Posted on May 3, 2019 by Editor

Why do companies disclose “Non-GAAP” or “Proforma” earnings and performance measures? Is it because accounting standards don’t provide a suitable way to measure and understand corporate business models? Is it because Non-GAAP measures better reflect economic reality, or, at least, the factors under the control of management? Perhaps not.

Recent research from Nicholas Guest of Cornell University, and S.P. Kothari and Robert Pozen, both of the MIT Sloan School of Management, dives into the data.

Their paper looks at the link between high non-GAAP earnings and abnormally high CEO pay.
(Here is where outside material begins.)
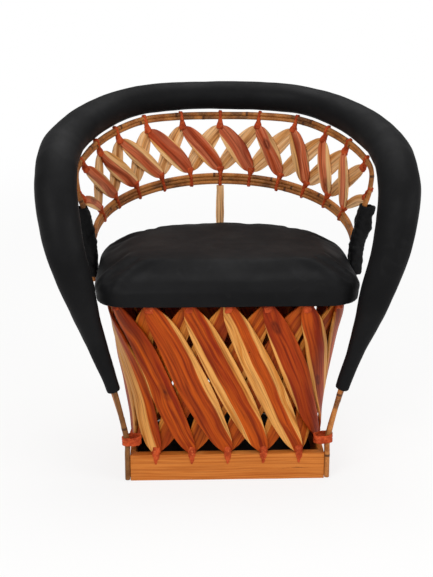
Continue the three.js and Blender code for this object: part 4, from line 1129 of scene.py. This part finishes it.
# Rows of the sleeves on the hoops run from beyond the canes to the slats' tips
kinds = {
    "board": base_thong("board_thong", 10.0),
    "hoop": base_thong("hoop_thong", 6.0),
    "ring": sleeve("ring_thong", (
        (3.0, 7.0, 7.4, 0), (0.5, 9.0, 8.4, 0), (-4.0, 9.8, 8.6, 0), (-9.0, 9.8, 8.2, 0),
        (-13.0, 9.2, 8.0, 0), (-15.0, 7.6, 6.6, 0))),
    "upper": sleeve("upper_thong", (
        (-12.2, 2.6, 3.6, 0), (-11.2, 4.4, 6.2, 0), (-6.0, 4.9, 7.3, 0), (0.0, 4.6, 7.4, 0),
        (6.0, 4.6, 7.1, 0), (11.0, 4.7, 6.0, 0), (16.0, 6.6, 6.2, 0), (23.0, 9.2, 7.2, 0),
        (28.5, 9.4, 7.5, 0), (31.0, 8.0, 6.2, 0))),
    "lower": sleeve("lower_thong", (
        (-16.4, 2.6, 3.6, 0), (-15.2, 4.4, 6.2, 0), (-9.0, 4.9, 7.3, 0), (0.0, 4.8, 7.4, 0),
        (9.0, 4.7, 7.1, 0), (14.0, 4.8, 6.0, 0), (18.0, 6.6, 6.3, 0), (24.0, 9.2, 7.4, 0),
        (28.0, 9.2, 7.5, 0), (30.0, 7.8, 6.2, 0))),
}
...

The research found that firms which report higher non-GAAP earnings than GAAP earnings, on average, pay their CEO upwards of USD2M more per annum, and that “These firms pay their CEO excessively despite (i) weak contemporaneous and future operating performance and (ii) lower contemporaneous stock returns relative to other firms in the S&P 500”.

A must-read article for policy makers, standards setters and securities regulators?  A call to action for evidence-based policy making, drawing on high quality structured data? It would seem so. Coincidentally, one of the authors, Dr S.P. Kothari, has just been appointed to head the SEC’s Division of Economic and Risk Analysis (DERA), which looks after that regulator’s steadily expanding structured data program.